The universe I guess was at play. We meet people after all, for a reason, season or lifetime…..and there is no such thing as a chance meeting.

From the moment the phone rang, and I started to talk, the tears started to spill, I was almost hyperventilating as I cried, unable to breathe, the hurt inside as I spoke, tearing me apart and just hearing someone’s calm and rational voice, that cared, someone who just let me talk, who understood the pain, who asked the right questions, who gently probed was enough….….until an hour and a half later not only could I actually breathe again but the heavy black cloud that has engulfed me for the past 72 hours had started to part allowing rays of sunshine to pour into my heart and start to just melt the ice that had surrounded my insides and stopped my lungs from functioning. As Jackie probed and questioned the answers that I was searching for, that perhaps I knew already deep inside, started to talk to my logical brain.

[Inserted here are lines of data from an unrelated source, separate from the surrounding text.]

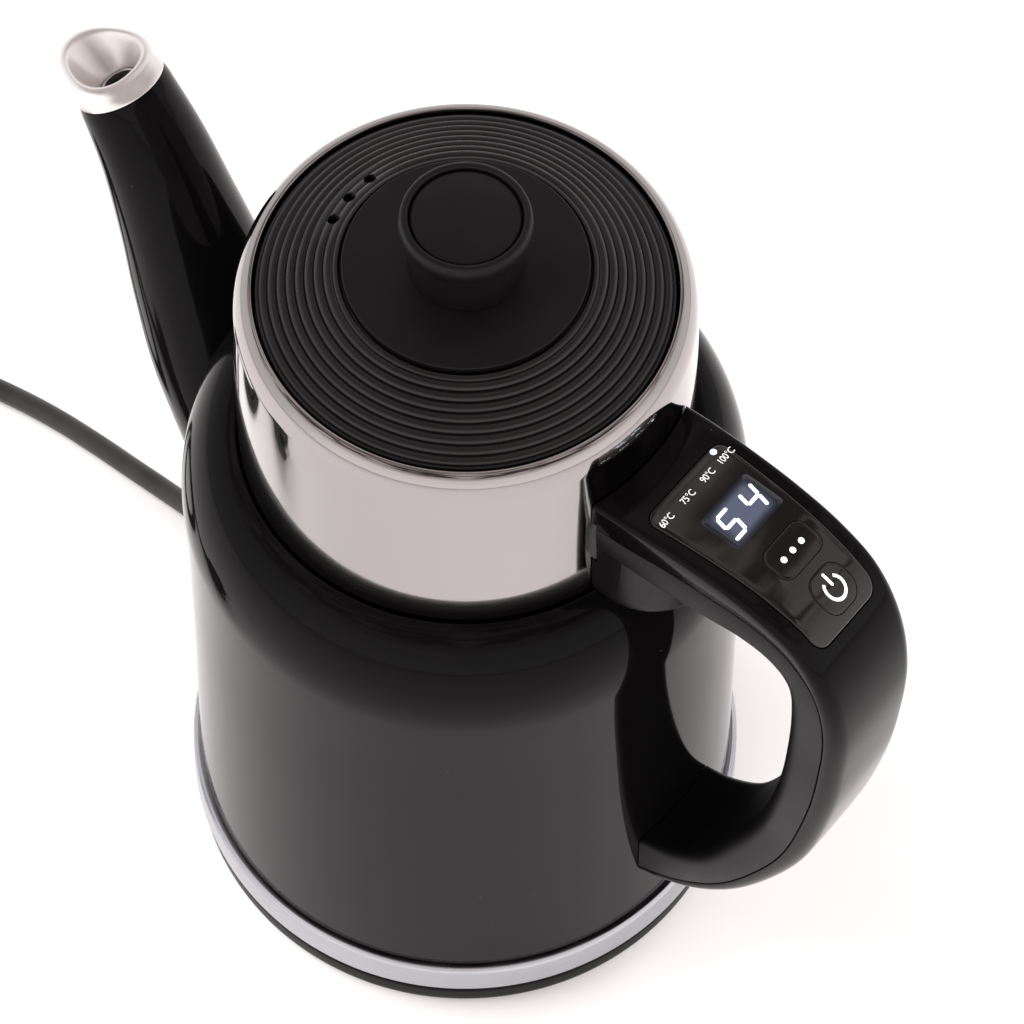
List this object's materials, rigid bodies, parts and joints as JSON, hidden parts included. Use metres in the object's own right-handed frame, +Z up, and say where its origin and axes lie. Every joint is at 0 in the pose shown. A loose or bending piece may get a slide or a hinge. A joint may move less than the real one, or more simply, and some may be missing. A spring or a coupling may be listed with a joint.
{
  "type": "electric gooseneck kettle",
  "caption": "Cordless electric kettle with a tapered curved spout, steel neck, ribbed lid with a knob, and a loop handle with a control window, standing on a round power base with a lead.",
  "frame": {"origin": "on the floor, on the axis that the kettle turns about", "axes": "+Z up, +X towards the handle, -X towards the spout"},
  "size_m": [0.3869, 0.2338, 0.2817],
  "materials": {
    "gloss_black": "glossy lacquered black",
    "soft_black": "soft-touch matte black",
    "plain_black": "moulded black, low sheen",
    "rubber": "matte black rubber",
    "polished_steel": "mirror polished",
    "satin_steel": "satin",
    "plain_steel": "plain steel",
    "cast_alloy": "cast",
    "brass": "plain",
    "control_window": "smoked gloss black",
    "circuit_board": "solder-resist green",
    "display": "lit display"
  },
  "bodies": {
    "power_base": {"base_housing": "plain_black", "base_bottom_plate": "plain_black", "base_connector": "plain_black", "connector_pin": "brass", "connector_ring": "brass", "base_foot_1": "rubber", "base_foot_2": "rubber", "base_foot_3": "rubber", "base_screw_1": "plain_steel", "base_screw_2": "plain_steel", "base_screw_3": "plain_steel", "strain_relief": "rubber", "power_cord": "rubber", "cord_coil": "rubber", "cord_tail": "rubber", "plug_body": "rubber", "plug_pin_1": "plain_steel", "plug_pin_2": "plain_steel"},
    "turning_shutter": {"contact_shutter": "plain_black"},
    "kettle": {"heel_ring": "satin_steel", "bottom_cover": "plain_black", "kettle_socket": "plain_black", "element_plate": "cast_alloy", "heating_tube": "plain_steel", "thermostat": "plain_black", "body_shell": "gloss_black", "pot_floor": "plain_steel", "pot_wall": "plain_steel", "pot_dome": "plain_steel", "pot_neck": "plain_steel", "neck_collar": "polished_steel", "spout_shell": "gloss_black", "spout_tube": "plain_steel", "spout_lip": "satin_steel", "handle_shell": "gloss_black", "handle_grip": "soft_black", "handle_pad": "rubber", "handle_screw_1": "plain_steel", "handle_screw_2": "plain_steel", "panel_lens": "control_window", "display_module": "display", "control_board": "circuit_board"},
    "mode_key": {"select_key": "control_window"},
    "switch_key": {"power_key": "control_window"},
    "lid": {"lid_ring": "plain_black", "lid_disc": "soft_black", "lid_liner": "plain_black", "lid_seal": "rubber", "knob": "soft_black", "knob_cap": "soft_black", "knob_screw": "plain_steel"}
  },
  "joints": [
    {"name": "kettle_turn", "type": "hinge", "parent": "power_base", "child": "turning_shutter", "pos_m": [0, 0, 0], "axis": [0, 0, 1], "continuous": true},
    {"name": "kettle_lift", "type": "slide", "parent": "turning_shutter", "child": "kettle", "axis": [0, 0, 1], "range_m": [0, 0.12]},
    {"name": "lid_lift", "type": "slide", "parent": "kettle", "child": "lid", "axis": [0, 0, 1], "range_m": [0, 0.08]},
    {"name": "select_press", "type": "slide", "parent": "kettle", "child": "mode_key", "axis": [-0.2072, 0, -0.9783], "range_m": [0, 0.0005], "stiffness_N_per_m": 400},
    {"name": "power_press", "type": "slide", "parent": "kettle", "child": "switch_key", "axis": [-0.4919, 0, -0.8707], "range_m": [0, 0.0005], "stiffness_N_per_m": 400}
  ]
}
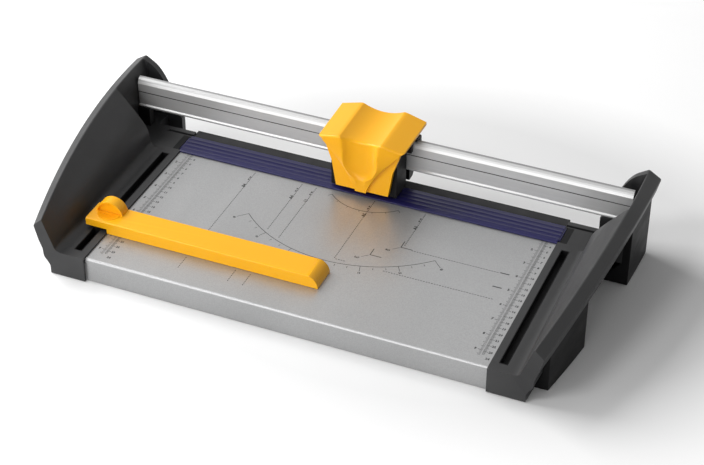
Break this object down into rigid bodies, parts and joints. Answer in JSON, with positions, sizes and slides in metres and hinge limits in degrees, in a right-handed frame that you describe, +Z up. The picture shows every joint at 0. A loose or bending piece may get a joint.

As I rubbished the way I felt, embarrassed to say the words “I loved this person, I care, and I feel hurt and angry” Jackie gave me utter permission to not only feel this way, but to almost celebrate allowing the emotion to come out.

It was an exhausting call, I had totally purged my emotion in a way that society tells me is simply not appropriate to do. My instant trust in jackie reassured me it was OK.  Jackie left me with some amazing meditations to cut the emotional ties that were holding me down and to just cut myself and focus on all the wonderful things that remain in my life, which are actually the most wondrous and precious things of all.

The next few hours and days became easier to cope with the feelings, and several days later I can now reflect on this call.

Jackie is a mediator. Her passion and dedication is to mediate Ugly situations. I could not ask for mediation as my situation was long past that but, I know with Jackie’s help, my situation would not have ended the way it had if we had tried to resolve it with her help.  I’ve never really understood the role of a mediator to facilitate improving a relationship, but I realize now, with no uncertainty at all, that someone with the gifts that Jackie has, can truly truly help.

I didn’t really know Jackie until that call. However the person at “the end of the phone” allowed me to share how I feel, she gently guided me through all the hurt probing me for answers and solutions and ways forward….and it was so natural it was like talking to my best friend, it wasn’t embarrassing or awkward and in such a relatively short time I could see the answers and solutions needed to actually move forward. My life had literally been suspended in mid air for 3 days, I would still be there now if it was not for the support from Jackie.

I absolutely would not hesitate in recommending Jackie to help others, especially people struggling within a relationship and preferably before its too late. I think perhaps we all hold onto so much pain inside, that if left trapped not only does in not allow you to move forward but the ugliness of the situation will always stay within you locked in the “here and now”.  Jackie is someone you can open up to who will guide you through and out the other side.